At the same time, this change introduced the notion of 'stickiness', where a cluster operator can effectively quantify the overhead of switching between actions belonging to different invocations. Such overhead could include the startup time of virtual machines, download times of container images specified in REv2 platform properties. In the case embedded hardware testing, it could include the time it takes to flash an image to EEPROM/NAND and boot from it. By using a custom invocation.KeyExtractor that extracts these properties from incoming execution requests, the scheduler can reorder operations in such a way that the number of restarts, reboots, flash erasure cycles, etc. is reduced.

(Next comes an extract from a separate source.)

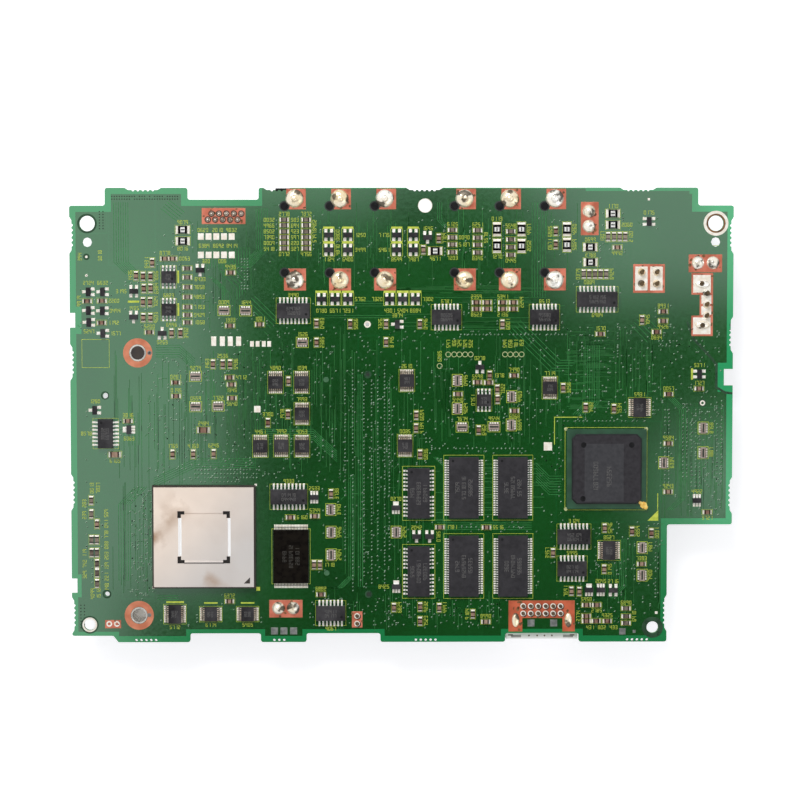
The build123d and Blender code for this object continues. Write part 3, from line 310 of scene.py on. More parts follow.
# Plain finishes: dark colour, light colour, fineness of the grain, roughness and what else each has
plainFinishes = {
    "laminate": ((0.004, 0.045, 0.018), (0.008, 0.07, 0.028), 300, 0.4),
    "darkLaminate": ((0.012, 0.008, 0.006), (0.03, 0.02, 0.014), 300, 0.5),
    "moulding": ((0.01, 0.009, 0.011), (0.058, 0.056, 0.06), 700, 0.55, {"sheen": 0.15, "drift": 0.7}),
    "memoryMoulding": (
        (0.022, 0.021, 0.024), (0.042, 0.04, 0.045), 700, 0.5, {"sheen": 0.15, "drift": 0.4},
    ),
    "processorMoulding": ((0.026, 0.024, 0.028), (0.038, 0.036, 0.041), 700, 0.5, {"sheen": 0.15}),
    "processorLabel": ((0.042, 0.042, 0.047), (0.056, 0.056, 0.062), 700, 0.5, {"sheen": 0.15}),
    "glossMoulding": ((0.003, 0.002, 0.0015), (0.007, 0.005, 0.003), 500, 0.3, {"sheen": 0.08}),
    "tin": ((0.88, 0.85, 0.8), (1.0, 0.99, 0.96), 900, 0.42, {"metallic": 0.05, "bump": 0.00002}),
    "warmTin": ((0.4, 0.27, 0.2), (0.88, 0.76, 0.64), 900, 0.42, {"metallic": 0.05, "bump": 0.00002}),
    "dullTin": ((0.1, 0.11, 0.105), (0.24, 0.25, 0.24), 700, 0.45, {"bump": 0.00003}),
    "solder": ((0.66, 0.6, 0.5), (0.9, 0.86, 0.78), 350, 0.24, {"metallic": 0.85, "bump": 0.00006}),
    "tanCeramic": ((0.13, 0.045, 0.025), (0.4, 0.28, 0.2), 800, 0.5, {"drift": 0.6}),
    "resistorCeramic": ((0.09, 0.06, 0.045), (0.32, 0.27, 0.21), 800, 0.4, {"drift": 0.6}),
    "blackCeramic": ((0.008, 0.007, 0.009), (0.02, 0.018, 0.022), 800, 0.35),
    "networkCeramic": ((0.3, 0.22, 0.19), (0.52, 0.43, 0.38), 800, 0.4),
    "fuseGlass": ((0.5, 0.52, 0.5), (0.62, 0.64, 0.62), 200, 0.12, {"coat": 0.5}),
    "nickel": ((0.55, 0.53, 0.5), (0.72, 0.7, 0.66), 400, 0.28, {"metallic": 1.0, "bump": 0.00003}),
    "sleeve": ((0.012, 0.013, 0.02), (0.025, 0.026, 0.035), 300, 0.25, {"coat": 0.3}),
    "nylon": ((0.66, 0.64, 0.56), (0.78, 0.76, 0.68), 500, 0.4, {"bump": 0.00003}),
    "whiteNylon": ((0.92, 0.92, 0.9), (1.0, 1.0, 0.98), 500, 0.4, {"bump": 0.00003}),
    "socketPlastic": ((0.016, 0.016, 0.017), (0.03, 0.029, 0.03), 500, 0.4, {"bump": 0.00004}),
    "basePlastic": ((0.003, 0.003, 0.004), (0.01, 0.01, 0.011), 500, 0.4, {"sheen": 0.15}),
    "silkscreen": ((0.42, 0.52, 0.045), (0.62, 0.7, 0.09), 900, 0.6),
    "tracks": ((0.012, 0.14, 0.028), (0.022, 0.21, 0.045), 500, 0.3),
    "faintTracks": ((0.005, 0.07, 0.01), (0.015, 0.18, 0.03), 60, 0.3, {"vary": 0.4}),
    "padTin": ((0.86, 0.78, 0.66), (1.0, 0.97, 0.9), 700, 0.4, {"metallic": 0.05, "bump": 0.00003}),
    "gold": ((0.75, 0.36, 0.03), (1.0, 0.72, 0.2), 900, 0.35, {"metallic": 0.2, "bump": 0.00002}),
    "pinEnd": ((0.012, 0.008, 0.004), (0.15, 0.09, 0.03), 900, 0.4, {"metallic": 0.2, "vary": 0.3}),
    "ringInk": ((0.42, 0.46, 0.2), (0.62, 0.62, 0.34), 900, 0.5),
    "copper": ((0.46, 0.115, 0.06), (0.68, 0.2, 0.125), 260, 0.4, {"metallic": 0.15, "bump": 0.00002}),
    "redCopper": (
        (0.42, 0.075, 0.026), (0.6, 0.125, 0.05), 260, 0.4, {"metallic": 0.15, "bump": 0.00002},
    ),
    "orangeCopper": (
        (0.54, 0.17, 0.085), (0.68, 0.25, 0.14), 300, 0.4, {"metallic": 0.15, "bump": 0.00002},
    ),
    "flux": ((0.12, 0.05, 0.02), (0.26, 0.12, 0.04), 500, 0.25),
    "burntFluxAndShadow": ((0.02, 0.01, 0.006), (0.12, 0.045, 0.02), 900, 0.3),
    "greyNylon": ((0.3, 0.3, 0.29), (0.42, 0.42, 0.4), 500, 0.4),
    "paleInk": ((0.08, 0.08, 0.082), (0.14, 0.135, 0.13), 900, 0.6),
    "faintInk": ((0.022, 0.02, 0.016), (0.045, 0.042, 0.034), 900, 0.5),
    "whiteInk": ((0.7, 0.7, 0.68), (0.85, 0.85, 0.83), 900, 0.6),
    "darkRing": ((0.003, 0.035, 0.01), (0.006, 0.055, 0.016), 500, 0.3),
    "pegGapShade": ((0.028, 0.034, 0.032), (0.045, 0.052, 0.05), 500, 0.4, {"sheen": 0.2}),
    "via": ((0.07, 0.18, 0.09), (0.5, 0.66, 0.52), 900, 0.4, {"vary": 0.7}),
    "maskedPad": ((0.04, 0.12, 0.055), (0.08, 0.19, 0.1), 500, 0.4, {"sheen": 0.2}),
    "hollow": ((0.004, 0.012, 0.006), (0.01, 0.02, 0.01), 500, 0.8),
}
finishes = {
    "solderMask": makeSolderMask(), "lidMetal": makeLidMetal(), "domeSolder": makeDomeSolder(),
}
for name, (dark, light, grain, roughness, *extras) in plainFinishes.items():
    finishes[name] = speckled(name, dark, light, grain, roughness, **dict(*extras))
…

One major limitation of how this feature is implemented right now, is that invocations are a flat namespace. The scheduler only provides fairness by keying execution requests by a single property. For example, there is no way to configure the scheduler to provide the following:

  • Fairness by username, followed by fairness by Bazel invocation ID for builds with an equal username.
  • Fairness by team/project/department, followed by fairness by username.
  • Fairness both by correlated invocations ID and tool invocation ID.
  • Fairness/stickiness by worker container image, followed by fairness by Bazel invocation ID.

In this ADR we propose to remove this limitation, with the goal of improving fairness of multi-tenant Buildbarn setups.

Proposed changes

This ADR mainly proposes that operations no longer have a single invocation.Key, but a list of them. The flat map of invocations managed by InMemoryBuildQueue will be changed to a trie, where every level of the trie corresponds to a single invocation.Key. More concretely, if the scheduler is configured to not apply any fairness whatsoever, all operations will simply be queued within the root invocation. If the ActionRouter is configured to always return two invocation.Keys, the trie will have height two, having operations queued only at the leaves.

When changing this data structure, we'll also need to rework all of the algorithms that are applied against it. For example, we currently use a binary heap to store all invocations that have one or more queued operations, which is used for selecting the next operation to run. This will be replaced with a heap of heaps that mimics the layout of the trie. These algorithms will thus all become a bit more complex than before.

Fortunately, there are also some places where the algorithms become simpler. For the worker locality, we currently have to deal with the case where the last task that ran on a worker was associated with multiple invocations (due to in-flight deduplication). Or it may not be associated with any invocation if the worker was created recently. In the new model we can simply pick the lowest common ancestor of all invocations in case of in-flight deduplication, and pick the root invocation for newly created workers. This ensures that every worker is always associated with exactly one invocation.

For InMemoryBuildQueue to obtain multiple invocation.Keys for a given operation, we will need to alter ActionRouter to return a list instead of a single instance. The underlying invocation.KeyExtractor interface can remain as is, though we can remove invocation.EmptyKeyExtractor. The same behaviour can now be achieved by not using any key extractors at all.

Finally we have to extend the worker invocation stickiness logic to work with this nested model. As every level of the invocation tree now has a different cost when switching to a different branch, we now need to let the configuration accept a list of durations, each indicating the cost at that level.

All of the changes proposed above have been implemented in this commit.

Future work

With invocation.EmptyKeyExtractor removed, only invocation.RequestMetadataKeyExtractor remains. This type is capable of creating an invocation.Key based on the tool_invocation_id. We should add more types, such as one capable of extracting the correlated_invocations_id or authentication related properties (e.g., username).

Even though the scheduling policy of InMemoryBuildQueue is fair, there is no support for preemption. At no point will the scheduler actively move operations from the EXECUTING back to the QUEUED stage if it prevents other invocations from making progress.